◆ DATASET SECTION ◆
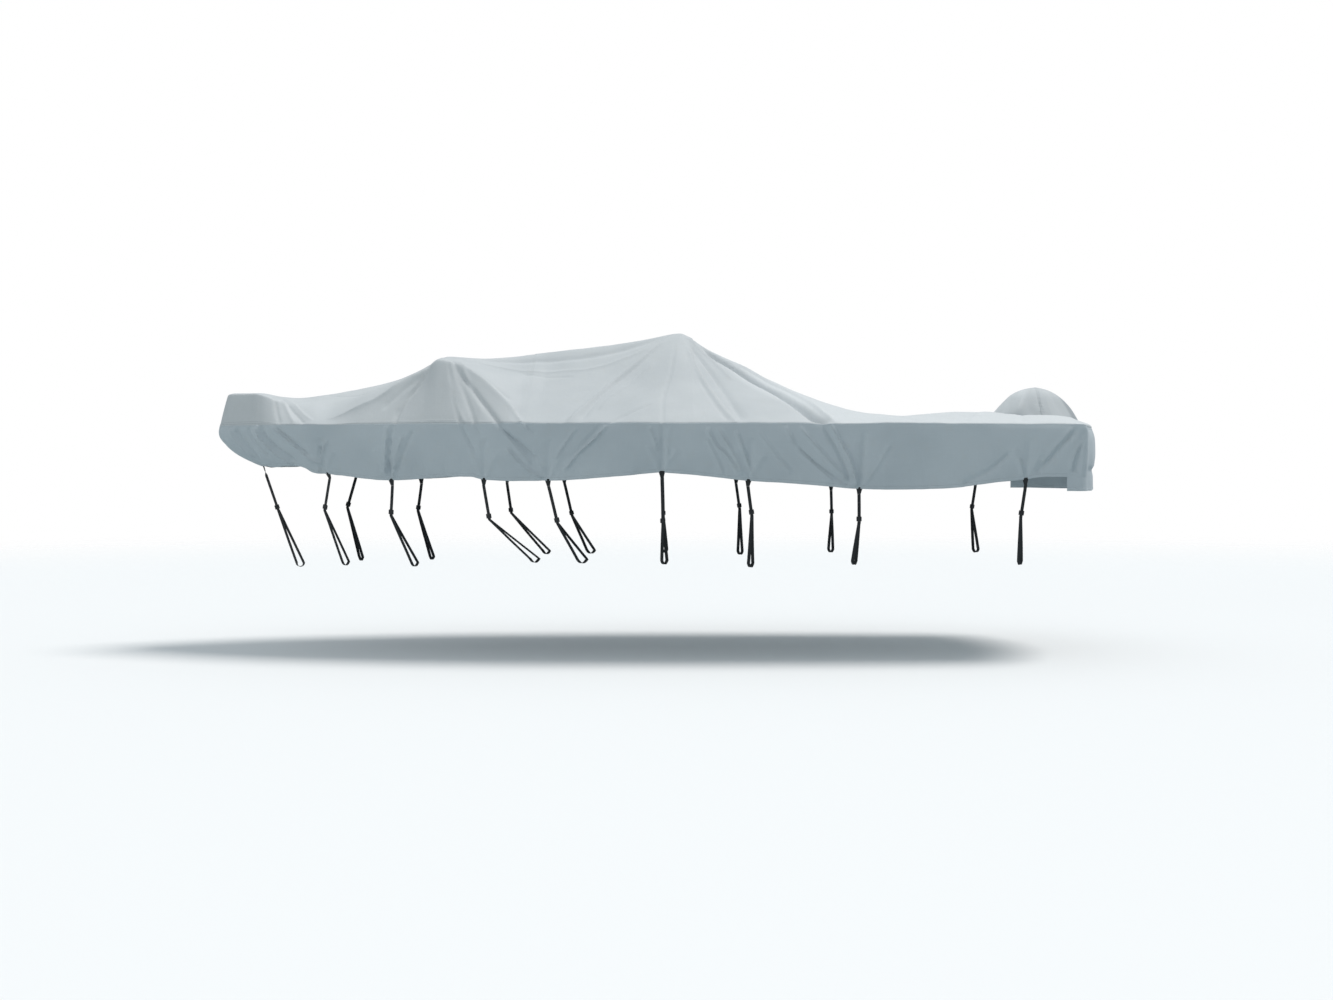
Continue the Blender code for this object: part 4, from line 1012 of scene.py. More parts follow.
def makeClothMaterial(name, paintedShadeTint=(1.0, 1.0, 1.0), seamStitches=(), hemStitches=(), paintedTones=()):
    # rows of stitches are given by their distance from the seam and from the hem
    look = clothLook
    material, tree, shader = newMaterial(name)
    place = objectPlace(tree)
    cloth = uvMap(tree, "cloth")
    weave = placeGroup(tree, weaveGroup, cloth, Threads_per_metre=look["threadsPerMetre"])
    weather = placeGroup(tree, weatherGroup, place)
    # the tint is painted shade: a bluer, darker copy of the cloth for the shaded skirts
    light, faded, shade = (tuple(c * t for c, t in zip(look[key], paintedShadeTint))
                           for key in ("light", "faded", "shade"))
    colour = mixColour(tree, weather.outputs["Fade"], light, faded)
    # painted light and shade: lighter or darker tones laid on where the light falls that way
    for outSlope, upSlope, start, full, tone, amount in paintedTones:
        wearAndPaintedLight = value(tree, "MULTIPLY", paintedToneMask(tree, place, outSlope, upSlope, start, full), amount)
        colour = mixColour(tree, wearAndPaintedLight, colour, look[tone])
    slub = ramp(tree, weave.outputs["Slub"], *look["slub"])
    colour = mixColour(tree, value(tree, "MULTIPLY", slub, look["slubAmount"]), colour, shade)
    colour = mixColour(tree, ramp(tree, weave.outputs["Height"], *look["gaps"]), colour, shade)
    dust = value(tree, "MULTIPLY", weather.outputs["Dust"], look["dustAmount"])
    colour = mixColour(tree, dust, colour, look["dust"])
    dips = None
    for layer, rows in (("seam", seamStitches), ("cloth", hemStitches)):
        for row in rows:
            stitch = placeGroup(tree, stitchGroup, uvMap(tree, layer), Place=row)
            thread = stitch.outputs["Mask"]
            colour = mixColour(tree, thread, colour, look["thread"])
            raised = value(tree, "SUBTRACT", value(tree, "MULTIPLY", thread, look["threadRise"]),
                           stitch.outputs["Dip"])
            dips = raised if dips is None else value(tree, "ADD", dips, raised)
    rough = value(tree, "MULTIPLY_ADD", weather.outputs["Dust"], look["dustRoughness"],
                  look["roughness"])
    normal = addBump(tree, weather.outputs["Crumple"], look["crumpleBump"])
    normal = addBump(tree, weave.outputs["Height"], look["weaveBump"], normal)
    if dips is not None:
        normal = addBump(tree, dips, look["stitchBump"], normal)
    for label, given in (("Base Color", colour), ("Roughness", rough), ("Normal", normal),
                         ("Sheen Weight", look["sheen"]), ("Sheen Roughness", look["sheenRoughness"]),
                         ("Specular IOR Level", look["specular"])):
        give(tree, given, shader.inputs[label])
    return material


webLook = {
    "dark": (0.010, 0.011, 0.013),
    "wearAndPaintedLight": (0.042, 0.043, 0.046),
    "roughness": 0.66,
    "wornRoughness": 0.18,
    "ribsPerMetre": 420.0,
    "ribSlant": 0.7,
    "threadsPerMetre": 1500.0,
    "patchSize": 9.0,
    "dustSize": 60.0,
    "edge": (0.0085, 0.0130),   # distances from the middle between which the band pales
    "edgeWear": 0.55,
    "dustWear": 0.35,
    "ribBump": (0.00035, 0.7),
    "weaveBump": (0.0001, 0.6),
    "sheen": 0.15,
}


def makeWebMaterial():
    # ribbed webbing: slanted ribs across the band, worn paler along its edges
    look = webLook
    material, tree, shader = newMaterial("blackWebbing")
    band = uvMap(tree, "cloth")
    axes = splitAxes(tree, band)
    away = value(tree, "ABSOLUTE", axes["Y"])
    slant = value(tree, "ADD", axes["X"], value(tree, "MULTIPLY", away, look["ribSlant"]))
    turn = value(tree, "MULTIPLY", slant, 2 * math.pi * look["ribsPerMetre"])
    ribs = value(tree, "MULTIPLY_ADD", value(tree, "SINE", turn), 0.5, 0.5)
    weave = placeGroup(tree, weaveGroup, band, Threads_per_metre=look["threadsPerMetre"])
    weather = placeGroup(tree, weatherGroup, objectPlace(tree), Size=look["patchSize"],
                         Dust_size=look["dustSize"])
    wearAndPaintedLight = value(tree, "MULTIPLY", ramp(tree, away, *look["edge"]), weather.outputs["Fade"])
    wearAndPaintedLight = value(tree, "ADD", value(tree, "MULTIPLY", wearAndPaintedLight, look["edgeWear"]),
                 value(tree, "MULTIPLY", weather.outputs["Dust"], look["dustWear"]), clamp=True)
    rough = value(tree, "MULTIPLY_ADD", wearAndPaintedLight, look["wornRoughness"], look["roughness"])
    normal = addBump(tree, ribs, look["ribBump"])
    normal = addBump(tree, weave.outputs["Height"], look["weaveBump"], normal)
    for label, given in (("Base Color", mixColour(tree, wearAndPaintedLight, look["dark"], look["wearAndPaintedLight"])),
                         ("Roughness", rough), ("Normal", normal), ("Sheen Weight", look["sheen"])):
        give(tree, given, shader.inputs[label])
    return material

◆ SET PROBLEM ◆
All of the data shown above must be copied exactly.

◆ RESULT ◆
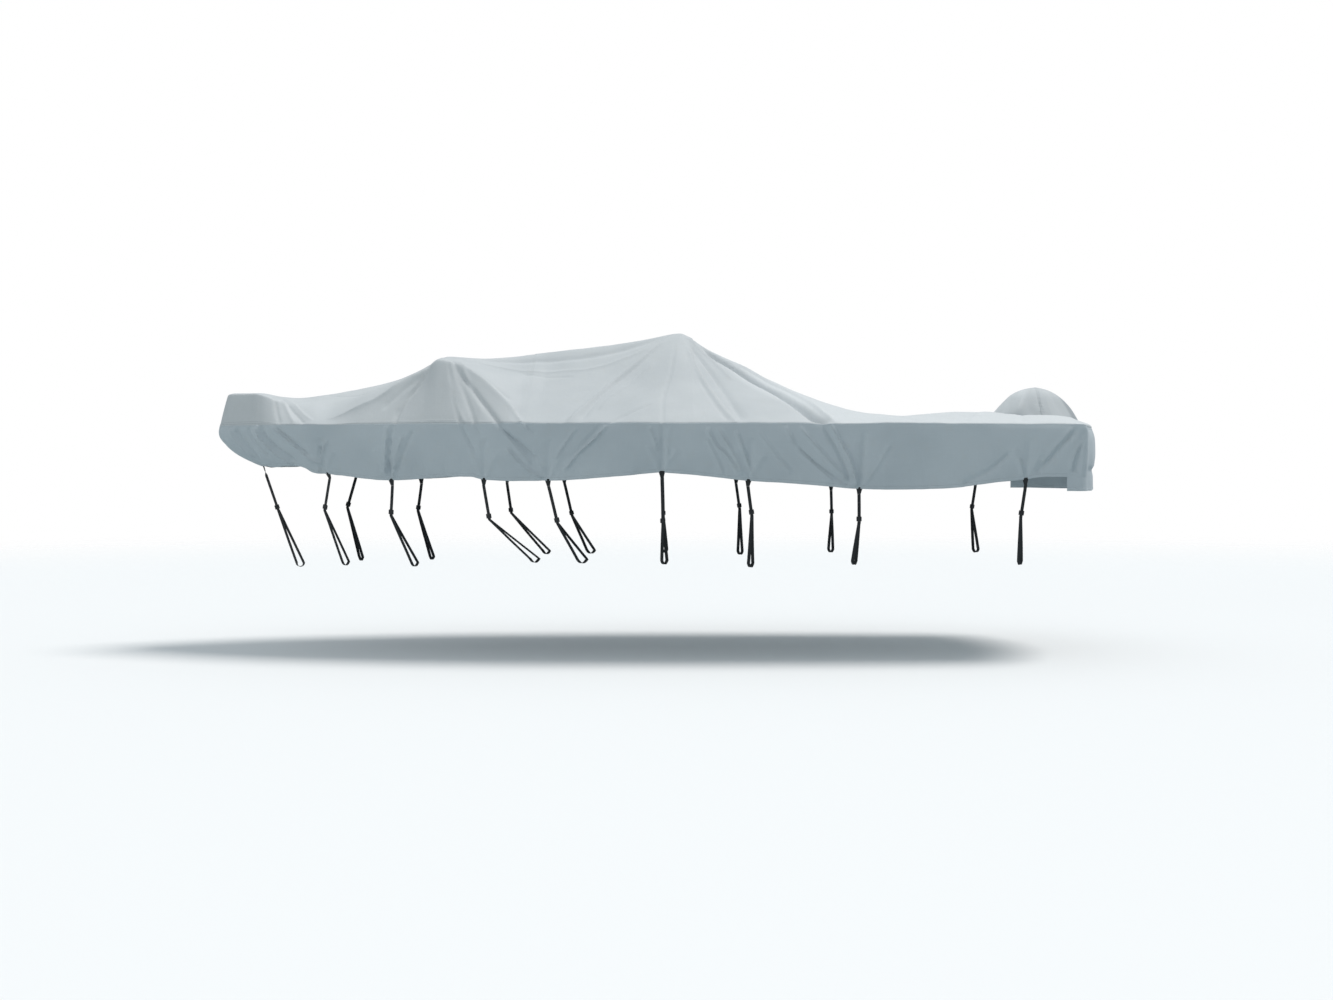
Continue the Blender code for this object: part 4, from line 1012 of scene.py. More parts follow.
def makeClothMaterial(name, paintedShadeTint=(1.0, 1.0, 1.0), seamStitches=(), hemStitches=(), paintedTones=()):
    # rows of stitches are given by their distance from the seam and from the hem
    look = clothLook
    material, tree, shader = newMaterial(name)
    place = objectPlace(tree)
    cloth = uvMap(tree, "cloth")
    weave = placeGroup(tree, weaveGroup, cloth, Threads_per_metre=look["threadsPerMetre"])
    weather = placeGroup(tree, weatherGroup, place)
    # the tint is painted shade: a bluer, darker copy of the cloth for the shaded skirts
    light, faded, shade = (tuple(c * t for c, t in zip(look[key], paintedShadeTint))
                           for key in ("light", "faded", "shade"))
    colour = mixColour(tree, weather.outputs["Fade"], light, faded)
    # painted light and shade: lighter or darker tones laid on where the light falls that way
    for outSlope, upSlope, start, full, tone, amount in paintedTones:
        wearAndPaintedLight = value(tree, "MULTIPLY", paintedToneMask(tree, place, outSlope, upSlope, start, full), amount)
        colour = mixColour(tree, wearAndPaintedLight, colour, look[tone])
    slub = ramp(tree, weave.outputs["Slub"], *look["slub"])
    colour = mixColour(tree, value(tree, "MULTIPLY", slub, look["slubAmount"]), colour, shade)
    colour = mixColour(tree, ramp(tree, weave.outputs["Height"], *look["gaps"]), colour, shade)
    dust = value(tree, "MULTIPLY", weather.outputs["Dust"], look["dustAmount"])
    colour = mixColour(tree, dust, colour, look["dust"])
    dips = None
    for layer, rows in (("seam", seamStitches), ("cloth", hemStitches)):
        for row in rows:
            stitch = placeGroup(tree, stitchGroup, uvMap(tree, layer), Place=row)
            thread = stitch.outputs["Mask"]
            colour = mixColour(tree, thread, colour, look["thread"])
            raised = value(tree, "SUBTRACT", value(tree, "MULTIPLY", thread, look["threadRise"]),
                           stitch.outputs["Dip"])
            dips = raised if dips is None else value(tree, "ADD", dips, raised)
    rough = value(tree, "MULTIPLY_ADD", weather.outputs["Dust"], look["dustRoughness"],
                  look["roughness"])
    normal = addBump(tree, weather.outputs["Crumple"], look["crumpleBump"])
    normal = addBump(tree, weave.outputs["Height"], look["weaveBump"], normal)
    if dips is not None:
        normal = addBump(tree, dips, look["stitchBump"], normal)
    for label, given in (("Base Color", colour), ("Roughness", rough), ("Normal", normal),
                         ("Sheen Weight", look["sheen"]), ("Sheen Roughness", look["sheenRoughness"]),
                         ("Specular IOR Level", look["specular"])):
        give(tree, given, shader.inputs[label])
    return material


webLook = {
    "dark": (0.010, 0.011, 0.013),
    "wearAndPaintedLight": (0.042, 0.043, 0.046),
    "roughness": 0.66,
    "wornRoughness": 0.18,
    "ribsPerMetre": 420.0,
    "ribSlant": 0.7,
    "threadsPerMetre": 1500.0,
    "patchSize": 9.0,
    "dustSize": 60.0,
    "edge": (0.0085, 0.0130),   # distances from the middle between which the band pales
    "edgeWear": 0.55,
    "dustWear": 0.35,
    "ribBump": (0.00035, 0.7),
    "weaveBump": (0.0001, 0.6),
    "sheen": 0.15,
}


def makeWebMaterial():
    # ribbed webbing: slanted ribs across the band, worn paler along its edges
    look = webLook
    material, tree, shader = newMaterial("blackWebbing")
    band = uvMap(tree, "cloth")
    axes = splitAxes(tree, band)
    away = value(tree, "ABSOLUTE", axes["Y"])
    slant = value(tree, "ADD", axes["X"], value(tree, "MULTIPLY", away, look["ribSlant"]))
    turn = value(tree, "MULTIPLY", slant, 2 * math.pi * look["ribsPerMetre"])
    ribs = value(tree, "MULTIPLY_ADD", value(tree, "SINE", turn), 0.5, 0.5)
    weave = placeGroup(tree, weaveGroup, band, Threads_per_metre=look["threadsPerMetre"])
    weather = placeGroup(tree, weatherGroup, objectPlace(tree), Size=look["patchSize"],
                         Dust_size=look["dustSize"])
    wearAndPaintedLight = value(tree, "MULTIPLY", ramp(tree, away, *look["edge"]), weather.outputs["Fade"])
    wearAndPaintedLight = value(tree, "ADD", value(tree, "MULTIPLY", wearAndPaintedLight, look["edgeWear"]),
                 value(tree, "MULTIPLY", weather.outputs["Dust"], look["dustWear"]), clamp=True)
    rough = value(tree, "MULTIPLY_ADD", wearAndPaintedLight, look["wornRoughness"], look["roughness"])
    normal = addBump(tree, ribs, look["ribBump"])
    normal = addBump(tree, weave.outputs["Height"], look["weaveBump"], normal)
    for label, given in (("Base Color", mixColour(tree, wearAndPaintedLight, look["dark"], look["wearAndPaintedLight"])),
                         ("Roughness", rough), ("Normal", normal), ("Sheen Weight", look["sheen"])):
        give(tree, given, shader.inputs[label])
    return material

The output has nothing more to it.